In Liverpool’s Baltic Triangle, there is a building-sized mural of Liverpool manager Jurgen Klopp. “We are Liverpool. This means more,” reads the slogan.

It might look as if it is a spontaneous celebration of the German, the work of a Scouse Banksy. But it is a commercial for Liverpool’s kit manufacturer. Still, it is a sharp piece of copywriting, tapping into football’s place in the city.

Some might see an arrogant assumption that football carries greater meaning here than elsewhere. But locals read it with a different spin: that victory in the league would mean more than any trophy. There is no doubting the scale of longing among Liverpool fans after a 29-year hiatus.

“As Bill Shankly said, it’s our bread and butter,” says Hooton. “We thought we’d always win it. We became blasé. The watershed moment was Hillsborough. We lost so much of what we were about at that point.”

Chris Carline, Shankly’s grandson, agrees about why the league means more.

“I was eight when Liverpool last won the title,” he says. “But I wasn’t old enough to appreciate what it meant. We just seemed to win it every year. In nearly 30 years since, I’ve been lucky enough to see us win every trophy available. Bar it. That is the one we all crave.”

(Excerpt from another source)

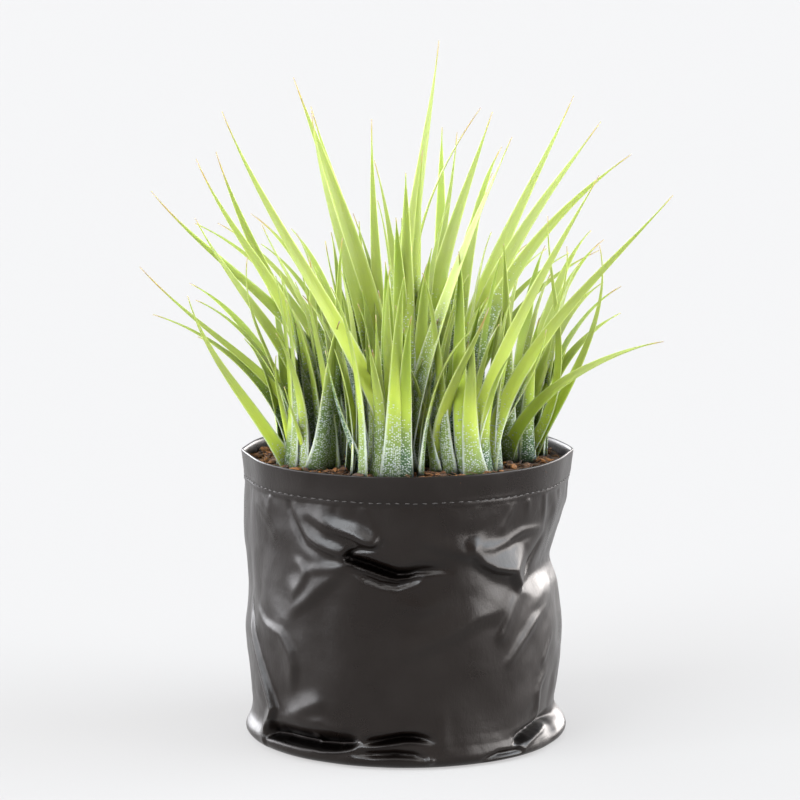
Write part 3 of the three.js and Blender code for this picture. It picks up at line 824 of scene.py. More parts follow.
@dataclass
class GrowBag:
    """The soft black bag: a hemmed thin film with folds, settled on a rounded foot."""

    radius: float = 60.0
    height: float = 107.0
    film: float = 0.9
    hem_depth: float = 11.0
    seed: int = 311
    finish: FilmFinish = FilmFinish()

    # Columns of the mesh over the seen part and over the rest, which starts at an angle
    front_columns: int = 356
    back_columns: int = 124
    back_from: float = 14.0

    # Rings of the mesh by height and how far in: under the foot as shares, and over the rim
    foot_shares: Point = (0.35, 0.7, 0.92)
    rim: tuple[Pair, ...] = ((106.85, 0.1), (107.0, 0.35), (106.85, 0.75), (106.5, 0.9))
    inner_foot: float = 0.7
    inner_foot_in: float = 2.4

    # The relief's grid, in degrees and millimetres, and how far its ridges are rounded
    grid: float = 0.5
    panel_softness: float = 1.6
    fold_softness: float = 0.95
    crisp_softness: float = 0.42
    crispness: float = 1.3
    foot_fade: float = 1.5
    hem_fade: float = 1.2

    # Painted shade: depths where a crisp hollow starts to take it and takes it fully, how far it
    # spreads down over the lip below, and its share on the inner face and over the rim
    painted_shade_from: float = 1.3
    painted_shade_full: float = 3.2
    painted_shade_lip: float = 1.5
    inner_shade: float = 1.0
    rim_shade: float = 0.5

    # Panels: how far their lines are repeated, and the plain points along the top and the foot
    panel_reach: float = 225.0
    panel_merge: float = 0.01
    plain_step: int = 10
    plain_ends: tuple[Pair, ...] = ((3.0, 95.0), (5.0, 0.0))

    # Small seeded facets behind: their places, and how far they shift, keep clear and rise
    seeded_angles: Point = (18, 170, 11)
    seeded_heights: Point = (20, 92, 12)
    seeded_shift: float = 4.0
    seeded_gap: float = 6.0
    seeded_rise: float = 0.7

    # Crinkles as rise and step, and the tight front that has few: middle, reach and share
    crinkles: tuple[Pair, ...] = ((0.28, 10.0), (0.07, 4.0))
    calm_middle: Pair = (-86, 38)
    calm_reach: Pair = (30, 27)
    calm: float = 0.8

    # Gathers under the seam
    pucker_step: float = 7.0
    pucker_shift: float = 3.4
    pucker_length: Pair = (3, 10)
    pucker_rise: Pair = (-0.35, 0.45)
    pucker_lean: float = 0.35
    pucker_width: float = 1.1
    pucker_spread: float = 0.16

    # The two side creases, the seam's groove, and the hem's pleats as rise, waves and shift
    creases: Pair = (0, 180)
    crease_reach: float = 15.0
    crease_rise: float = 1.7
    crease_power: float = 1.7
    seam_height: float = 97.2
    seam_depth: float = 0.10
    seam_width: float = 0.35
    pleats: Line = ((0.35, 3, 1.1), (0.22, 7, 0.4), (0.12, 16, 0))
    pleat_share: float = 0.8
    pleat_fade: float = 3.0

    def __post_init__(self) -> None:
        """Works out the relief of the folds, and the painted shade of their crisp hollows."""
        self.random = np.random.default_rng(self.seed)
        self.hem_foot = self.height - self.hem_depth
        self.angles = np.arange(-180, 180 + self.grid, self.grid)
        self.heights = np.arange(0, self.hem_foot + self.grid, self.grid)
        self.across, self.up = np.meshgrid(self.angles, self.heights)
        ahead = np.linspace(-180, self.back_from, self.front_columns, endpoint=False)
        behind = np.linspace(self.back_from, 180, self.back_columns, endpoint=False)
        self.turns = np.concatenate([ahead, behind])
        panels = self._softened(self._facets(self._lines()), self.panel_softness)
        folds = self._softened(self._folds(False), self.fold_softness)
        crisp = self._softened(self._folds(True), self.crisp_softness)
        self.relief = panels + folds + crisp + self._crinkles() + self._puckers()
        # Painted shade: deeper crisp hollows are darker, and the shade spreads down over the lip below
        depth = (-crisp - self.painted_shade_from) / (self.painted_shade_full - self.painted_shade_from)
        hollow = np.clip(depth, 0, 1)
        for _ in range(int(self.painted_shade_lip / self.grid)):
            hollow[:-1] = np.maximum(hollow[:-1], hollow[1:])
        self.hollow = self._softened(hollow, self.crisp_softness)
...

Chris Shankly - Credit: Paul Cooper
Chris Carline is Bill Shankly's grandson Credit: Paul Cooper

Carline is speaking in the splendid, recently-opened city centre hotel he runs which bears his grandfather’s name. Filled with memorabilia from the great man’s time as manager, the Shankly Hotel is adorned with images of Bill lifting the championship trophy. The business, in the former Liverpool Echo building, characterises modern Liverpool: independent, individual, and described by its success at football.

“There’s two things which define this city: football and the Beatles,” says Roag Best, brother of the early Beatles drummer Pete who runs the Magical Beatles Museum. “Bearing in mind those were its trademarks, Liverpool took its time getting its act together to promote them. It’s really only in the last 10 years, since we were European Capital of Culture in 2008, that we have started to play to the city’s strengths. Now the economic returns are obvious.”

All day on Tuesday the museum, in a converted warehouse in Mathew Street, where the Beatles used to perform in the long-since-departed Cavern, was filled with Catalan supporters, poring over its displays, like the Apple boardroom table, Ringo Starr’s snare drum and the medals John Lennon wore for the cover shoot of Sgt Pepper.

“It was great to see so many Barcelona fans,” says Hooton. “It was an example of real synergy: they came here because of the football and they’re enjoying the musical history. Football is massive for tourism here. When we win, it gets bigger and bigger. People were saying on Tuesday, that’s added another 10 million fans around the world.”

Carline could feel the economic benefit of success from the moment Divock Origi’s winning goal hit the back of the Barcelona net. He hosts events for big matches; more than 1,000 people came along to watch the Champions League final on big screens at the hotel last season.

“I was in car park at Anfield after the final whistle on three phones telling my staff here to get ready for the rush for tickets for the final,” he says. “Next morning we sold out in five hours: one thousand people.”

When they come to watch the game, his guests will be able to enjoy the exhibits harking back to the glory days of Shankly’s reign. Reading the manager’s famous quotes decorating the place is to be reminded how this man from the Ayrshire coalfield embraced his adopted city. Hooton, who has written Tales from the Boot Room about the Shankly legacy, suggests there are parallels with Klopp.

“He’s the nearest thing I’ve ever known to Shankly,” he says. “He’s got the same leadership qualities, his natural enthusiasm. Look at the T-shirt Mo Salah wore on Tuesday night. ‘Never Give Up,’ it said. That’s the mentality Klopp’s brought. And it is very Shankly.”

Soon after arriving on Merseyside, Klopp came to the Shankly Hotel. He spent five hours with the owner and members of the Shankly family, learning about his approach.

“Jurgen fits this football club and this city in a very similar way to my grandad,” says Carline. “When he came here, he told me he was a football romantic. That mirrors very much who my grandad was.” That is why Hooton, like thousands of Liverpool followers, is so optimistic Klopp will deliver the title. He gets the club.

“Brendan Rodgers nearly won us the league [in 2014], which would have been great. But if he had, we’d never have got Klopp. It’s almost fate,” he says. “That was why that victory on Tuesday was so significant. It was won on the fundamentals established by Shankly. That mentality and unity, Klopp’s building something, you can feel it. With him you know we’ll get there. If not this year, then soon.”